Between retiring Allods Online for the time being, and my decision not to re-up my Champions Online subscription, there has been a 100% increase in the amount of Dragon Age: Origins being played around these parts. Despite my loud protestations that I dislike single-player games, I managed to make it through at least one of the origins and the first little bit of the plot before taking an indefinite break. For me, the game is only enjoyable when I imagine myself playing alongside some other, real person (I admit to developing a crush on Alistair). My better half is still plowing his way through the story, though he’s adamant the story isn’t sandboxy enough for his satisfaction. Having watched him play through Oblivion and Fallout 3, I have to agree, though my experience in themepark MMOs have trained me not to run off the path so often and as a result I don’t brush up against the many invisible walls and impassable bridges in the DA:O landscape the way he does.

I’m not quite sure what exactly makes the difference between a more sandbox game like Oblivion, which allowed you to completely ignore the main quest and still have dozens of hours of enjoyment to milk out of the game, and something more linear, yet equally highly-rated, like Half Life 2 or Dragon Age, in which you cannot prevent major events from occurring and taking you along with them. I can’t imagine that these two types of games attract the same types of fans, judging from the muffled curses of “why can’t I kill this guy just to shut him up? Why can’t I go into this house? Why can’t I talk to this person? I could do this in Oblivion!” coming from next to me. I’ve been surprised to find that Syncaine has been enjoying the game as much as he has, and surprised again to agree with Tobold that I find DA:O’s replayability to be next to nil. After all, can you choose to become a Templar? Can you choose to be an apostate? These are questions my sandbox-loving partner asks, and he finds the answers wanting.
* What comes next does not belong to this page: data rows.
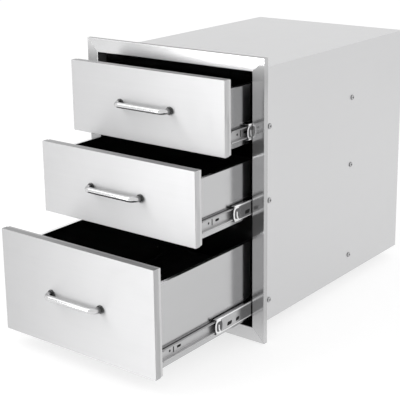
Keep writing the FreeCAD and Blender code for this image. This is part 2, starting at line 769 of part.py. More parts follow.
def drawer(name, front, front_z, lift, tray, slide_lift, opening):
    """Everything of one drawer, with the slide pieces that move with it."""
    face = f"closed_face - {opening}"
    behind = f"{face} + front_thickness"
    slide_z = f"{front_z} + {slide_lift}"
    grips = [(f"{side} * handle_centres / 2", f"{front} / 2") for side in SIDES.values()]
    corners = front_screw_places(front, lift, tray)
    handle_holes = [(across, up, "handle_hole") for across, up in grips]
    corner_holes = [(across, up, "screw_hole") for across, up in corners]

    front_pan(f"{name}_front_skin", "0", "skin_return", True, handle_holes, face, front, front_z)
    front_pan(
        f"{name}_front_liner",
        "front_sheet",
        "front_thickness - front_sheet",
        False,
        handle_holes + corner_holes,
        f"{face} + front_sheet",
        front,
        front_z,
    )
    tray_shell(name, tray, f"{slide_lift} - {lift}", behind, f"{front_z} + {lift}")
    inside = "tray_half - tray_sheet"
    wall_z = f"{front_z} + {lift} + tray_sheet"
    wall = f"{tray} - 2 * tray_sheet"
    wall_holes = [
        (across, f"{up} - {lift} - tray_sheet", radius) for across, up, radius in handle_holes + corner_holes
    ]
    tray_plate(f"{name}_drawer_tray_front", inside, wall, wall_holes, behind, wall_z)
    tray_plate(f"{name}_drawer_tray_back", inside, wall, [], f"{behind} + tray_depth - tray_sheet", wall_z)
    handle(name, face, f"{front_z} + {front} / 2")

    seat = value("front_thickness + tray_sheet")
    reach = seat + value("handle_screw_grip")
    thick = value("handle_screw")
    bolts = [pan_screw((value(across), seat, value(up)), (0, -1, 0), thick, reach) for across, up in grips]
    solids_node(f"{name}_handle_screws", bolts, y=face, z=front_z)

    length = value("drawer_screw_length")
    screws = [slide_screw((value(across), seat, value(up)), (0, -1, 0), length) for across, up in corners]
    for side in SIDES.values():
        for back in ("tray_screw_setback", "tray_screw_setback + tray_screw_spacing"):
            place_of = (
                side * value("tray_half + slide_sheet"),
                value(f"front_thickness + inner_setback + {back}"),
                value(slide_lift),
            )
            screws.append(slide_screw(place_of, (-side, 0, 0), length))
    solids_node(f"{name}_drawer_screws", screws, y=face, z=front_z)

    for side_name, side in SIDES.items():
        outer_member(name, side_name, side, slide_z)
        middle_member(name, side_name, side, opening, slide_z)
        inner_member(name, side_name, side, opening, slide_z)
    outer_row = "middle_height / 2 + race / 2"
    inner_row = "inner_height / 2 + race / 2"
    outer_line = "(outer_edge + slide_sheet + outer_web) / 2"
    inner_line = "(middle_edge + inner_reach) / 2"
    outer_strip = "outer_web - web_gap / 2"
    inner_strip = "(inner_reach + middle_web) / 2"
    cages(name, "outer", outer_strip, outer_line, outer_row, opening, slide_z)
    cages(name, "inner", inner_strip, inner_line, inner_row, opening, slide_z)


def write_parts():
    """Checks every object and writes each piece to its own file."""
    doc.recompute()
    for thing in doc.Objects:
        if {"Invalid", "Error"} & set(thing.State):
            raise RuntimeError(f"{thing.Label}: {thing.State}")
    for piece in nodes:
        if piece.Shape.isNull() or not piece.Shape.isValid():
            raise RuntimeError(f"{piece.Label}: the shape is not sound")
    os.makedirs("parts", exist_ok=True)
    for piece in nodes:
        piece.Shape.exportStep(f"parts/{piece.Label}.step")
    print(len(nodes), "nodes,", sum(len(piece.Shape.Solids) for piece in nodes), "solids")


fill_sheets()
face_frame()
for wall_name, wall_side in SIDES.items():
    cabinet_side(wall_name, wall_side)
cabinet_plate("cabinet_top", "cabinet_height - cabinet_sheet")
cabinet_plate("cabinet_bottom", "0")
cabinet_back()
wall_screws()
for drawer_name, drawer_sizes in DRAWERS.items():
    drawer(drawer_name, *drawer_sizes)
write_parts()
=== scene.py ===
"""Outdoor kitchen drawer unit: finishes, fine details and a photo studio around the CAD model."""

import json
import math
from functools import partial

import bpy
import numpy as np
from mathutils import Matrix, Vector


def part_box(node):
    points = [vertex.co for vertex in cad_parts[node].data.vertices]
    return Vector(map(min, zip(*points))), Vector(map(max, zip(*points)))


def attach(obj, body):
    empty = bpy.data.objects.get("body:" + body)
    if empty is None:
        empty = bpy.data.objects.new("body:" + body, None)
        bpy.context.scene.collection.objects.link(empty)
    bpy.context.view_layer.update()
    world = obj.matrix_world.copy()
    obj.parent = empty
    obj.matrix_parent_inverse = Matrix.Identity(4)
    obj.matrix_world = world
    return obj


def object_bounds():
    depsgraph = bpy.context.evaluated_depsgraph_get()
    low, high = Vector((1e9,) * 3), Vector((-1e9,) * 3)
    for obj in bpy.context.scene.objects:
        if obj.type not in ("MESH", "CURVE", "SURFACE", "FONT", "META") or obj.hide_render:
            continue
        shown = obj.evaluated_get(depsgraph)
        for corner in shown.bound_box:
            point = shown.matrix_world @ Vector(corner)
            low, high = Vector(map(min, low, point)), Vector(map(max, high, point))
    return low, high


bl_info = {
    "name": "Outdoor kitchen drawer unit",
    "version": (1, 0, 0),
    "blender": (4, 5, 0),
    "location": "3D View > Sidebar > Drawer unit",
    "description": "Steel finishes, slide noses, drawer mats and a studio for the drawer unit",
    "category": "Object",
}

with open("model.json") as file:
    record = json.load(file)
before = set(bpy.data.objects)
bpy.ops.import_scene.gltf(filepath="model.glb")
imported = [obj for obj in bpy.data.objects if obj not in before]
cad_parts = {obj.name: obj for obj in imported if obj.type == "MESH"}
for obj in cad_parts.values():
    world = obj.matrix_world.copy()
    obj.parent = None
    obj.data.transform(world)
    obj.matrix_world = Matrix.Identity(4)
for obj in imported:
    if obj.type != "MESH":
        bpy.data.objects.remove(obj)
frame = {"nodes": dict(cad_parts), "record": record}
CAD_LOW, CAD_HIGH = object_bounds()
NODES = frame["nodes"]
SLOT_OF = {part["node"]: part["material_slot"] for part in frame["record"]["subparts"]}

DRAWERS = ("top", "middle", "bottom")
SIDES = {"left": -1, "right": 1}

RIGHT = (1.0, 0.0, 0.0)
BACK = (0.0, 1.0, 0.0)
UP = (0.0, 0.0, 1.0)
BLACK = (0.0, 0.0, 0.0, 1.0)
WHITE = (1.0, 1.0, 1.0, 1.0)

# The photograph's camera: its place in metres, turns in degrees, lens and sensor in millimetres.
CAMERA_PLACE = (1.3576, -1.6693, 0.9186)
CAMERA_YAW = 37.81
CAMERA_PITCH = 15.04
CAMERA_ROLL = -0.71
CAMERA_LENS = 97.14
CAMERA_SENSOR = 36.0
CAMERA_SHIFT = -0.125
CAMERA_CLIP = (0.05, 60.0)

# Lamps that face the unit, by the setting of their power: name, place and side in metres. The
# pool lamp faces down, with its cone in degrees.
SOFT_BOXES = {
    "key": ("key_lamp", (-1.6, -1.5, 2.6), 2.2),
    "fill": ("fill_lamp", (2.2, 0.6, 1.6), 1.8),
    "front": ("front_panel", (-1.05, -2.2, 0.45), 0.9),
}
POOL_PLACE = (-0.1, -1.25, 1.4)
POOL_CONE = 66
POOL_SOFT = 0.2
FLOOR_HALF = 9.0
FLOOR_GAP = 0.0006

# Thickness of the trays and of the slide members.
SHEET = 0.001
SLIDE_SHEET = 0.0012

# Where the masks of the finishes and of painted shade fade in, from and to, in metres. The haze
# beside a mitre is measured down from the top of a stile, and the painted shade along the middle
# of a stile from its foot and its head. The painted shade on the fold of a front is measured
# along X, and that on the feet of a handle out from its front.
STILE_HAZE = (0.085, 0.035)
STILE_FOOT = (0.01, 0.07)
STILE_HEAD = (0.005, 0.05)
FOLD_ACROSS = (-0.2, 0.15)
HANDLE_FEET = (0.016, 0.005)

# How strong those masks are. HAZE_MOST makes a stile less metallic; the others paint shade: on
# the rails where they face up, along the stiles, and on a front's fold, which has one value on
# its left and one on its right.
HAZE_MOST = 0.7
RAIL_PAINTED_SHADE = 0.6
STILE_PAINTED_SHADE = {"left": 0.55, "right": 0.25}
FOLD_PAINTED_SHADE = (0.5, 0.8)

# Where the painted shade on a middle member's web starts at rest, along Y, and half its web
# between beads, each with half the width of its soft edge.
WEB_SHADE_FRONT, WEB_SHADE_FADE = -0.06, 0.012
WEB_HALF, WEB_FADE = 0.0121, 0.0005

# The bumper's bars: each arc in degrees from straight back, and its number of points. The rear
# bar stands back by a share of the bumper's half length, and its own halves are shares too.
FRONT_ARC = (68, 292, 44)
REAR_ARC = (165, 238, 18)
REAR_BACK = 0.75
REAR_LONG, REAR_HIGH = 0.8, 0.85
SQUARED = 0.7
INSERT_POINTS = 56
HOLE_SHADE_POINTS = 28
BAR_POINTS = 14

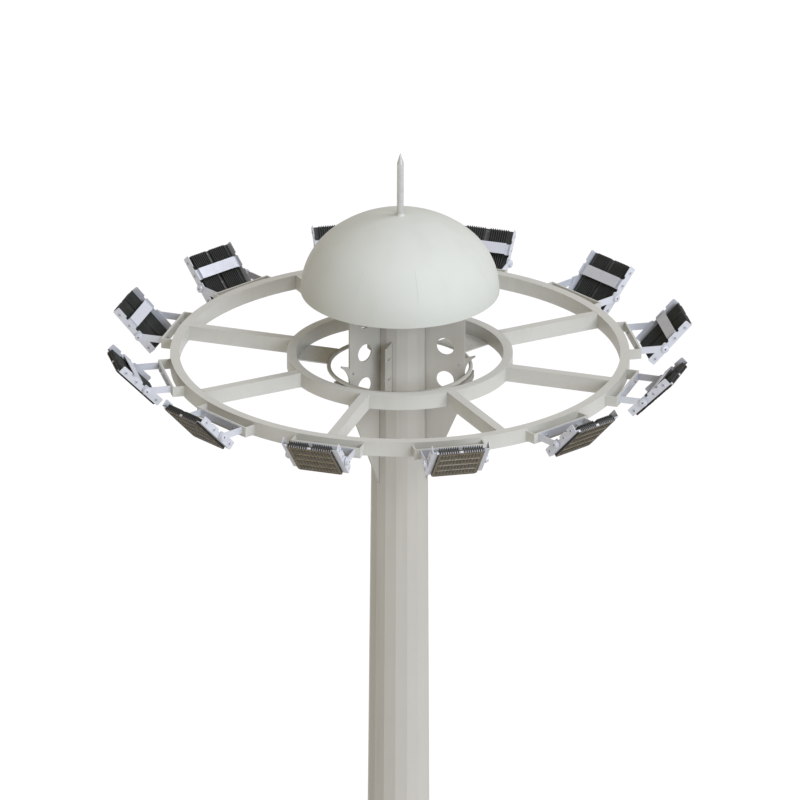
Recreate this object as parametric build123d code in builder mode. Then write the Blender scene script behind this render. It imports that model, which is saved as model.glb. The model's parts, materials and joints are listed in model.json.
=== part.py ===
"""High mast floodlight tower with a lowering ring.

A sixteen-sided tapered steel mast stands on a bolted base flange. Its head carries three guide
fins, a dome and a lightning rod. A ring carriage hangs round the mast just below the dome: two
concentric rings joined by spokes, a guide hoop that runs past the fins, and floodlights round the
outside, each tilting in its own yoke.

Millimetres, +Z up. The origin is the centre of the underside of the base flange. One floodlight
looks along +X.
"""

from build123d import *
from math import atan2, cos, degrees, hypot, pi, radians, sin, tan
import os

# Fits shared by all pieces
seat = 0.3  # gap between pieces that bear on each other over curved or tapered faces
running_gap = 5.5  # gap between pieces that move past each other

# Levels
ring_level = 28600  # top face of the ring carriage in its raised place
dome_rise = 438  # rim of the dome above the ring carriage
pole_rise = 520  # top of the pole above the ring carriage

# Pole
pole_sides = 16
pole_turn = 4  # corner of the pole measured from +X, degrees
pole_head_radius = 178  # over the corners, at the top
pole_taper = 0.0068  # growth of that radius for each millimetre down
lower_wall = 8
middle_wall = 7
upper_wall = 6
lower_length = 10400
middle_length = 10600
slip_length = 1050

# Base
flange_diameter = 1100
flange_thickness = 40
anchor_count = 16
anchor_circle = 960
anchor_hole = 42
gusset_thickness = 16
gusset_height = 320
gusset_reach = 135
gusset_lip = 30
head_plate_thickness = 12

# Service door
door_width = 300
door_height = 900
door_sill = 520
door_rim = 14
door_rim_depth = 60
door_proud = 26
door_leaf_thickness = 6
door_leaf_margin = 10
door_corner = 60
door_angle = 270

# Head fins and what is fixed to them
fin_count = 3
fin_angle = 90
fin_reach = 445
fin_thickness = 12
fin_root = 120
fin_straight_drop = 268
fin_taper_angle = 23
fin_hole = 120
fin_hole_radius = 312
fin_hole_levels = (315, 80, -155)
tab_thickness = 10
tab_reach = 516
tab_top = 40
tab_root_top = 13
tab_bottom = -87
tab_nose = 12
tab_hollow = 16
guide_plate_angle = 240
guide_plate_reach = 300
guide_plate_thickness = 10
guide_plate_top = 137
guide_plate_bottom = -290
guide_plate_slot = 60
guide_plate_slot_width = 14
guide_plate_slot_levels = (45, -97)

# Dome and lightning rod
dome_radius = 649
dome_height = 530
dome_knuckle_radius = 460
dome_wall = 5
rod_diameter = 45
rod_rise = 436
rod_tip = 70
rod_point = 4

# Ring carriage
bar_width = 60
bar_height = 100
outer_ring_diameter = 3000
inner_ring_diameter = 1475
spoke_count = 8
spoke_angle = 15
hoop_radius = 464
hoop_bar = 27
hoop_drop = 101
arm_angle = 30
arm_width = 252
arm_thickness = 8
arm_bolt = 14
arm_bolt_radius = 555
arm_bolt_offset = 70
shoe_angle = 28
shoe_height = 46
shoe_outer_radius = 486

# Floodlights
lamp_count = 12
lamp_tilt = 46
pivot_drop = 47
bracket_length = 472
bracket_height = 68
bracket_thickness = 10
bracket_reach = 63
bracket_drop = 4
yoke_bar = 6
yoke_height = 46
yoke_length = 165
yoke_eye = 29
pivot_pin = 16
pivot_play = 0.3
pivot_boss = 40
pivot_head = 48
pivot_head_height = 13
lamp_width = 378
lamp_web = 4
lamp_outer_end = 232
lamp_inner_end = -132
panel_width = 302
panel_front = -45
panel_outer_end = 228
panel_corner = 14
frame_front = -28
frame_lip = 3
plate_back = 25
plate_inner_back = 28
plate_corner = 6
notch_floor = 12
outer_notch = (131, 150)
inner_notch = (32, 54)
cover_width = 308
cover_top = 23
cover_sheet = 3
cover_margin = 1
sink_top = 2
sink_base = 5
sink_fins = 9
sink_fin = 4
sink_channel = 36
sink_width = 284
bezel = 9
bezel_depth = 3
lens_rows = 4
lens_row_gap = 8
lens_row_depth = 2

# Derived places
dome_level = ring_level + dome_rise
pole_top = ring_level + pole_rise
lower_top = flange_thickness + lower_length
middle_bottom = lower_top - slip_length
middle_top = middle_bottom + middle_length
upper_bottom = middle_top - slip_length
corner_factor = 1 / cos(pi / pole_sides)
outer_ring_inner_radius = outer_ring_diameter / 2 - bar_width
inner_ring_inner_radius = inner_ring_diameter / 2 - bar_width
ring_bottom = ring_level - bar_height
bar_middle = ring_level - bar_height / 2
hoop_level = ring_level - hoop_drop
bracket_face = outer_ring_diameter / 2 + bracket_reach
pivot_radius = bracket_face + yoke_length
pivot_level = ring_level - pivot_drop
web_inner = lamp_width / 2 - lamp_web
front_flange_width = web_inner - panel_width / 2
bracket_middle = bar_middle - bracket_drop
cover_start = inner_notch[1] + cover_margin
cover_end = outer_notch[0] - cover_margin
arm_inner = lamp_width / 2 + running_gap
arm_outer = arm_inner + yoke_bar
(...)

I don’t have an objection to this kind of sandbox play myself; I just find my imagination is lacking. I’m poor at setting my own goals in-game, so I’m happy to have someone set them for me. Meanwhile, we have tried about four MMOs together as a household and in every one I have started a new character, run up to the first quest-giving NPC, and turned around to find my better half stuck in a wall or having fallen off a cliff because he defied the straight and narrow path and wanted to do his own thing. With his vision and my MMO experience, we could be unstoppable, if only given the proper playground. Since he likes the fantasy genre and dislikes FFA PvP as much as I do, I’m left with one last option if we’re to find an MMO home as a duo:

We’re trying Vanguard: Saga of Heroes next.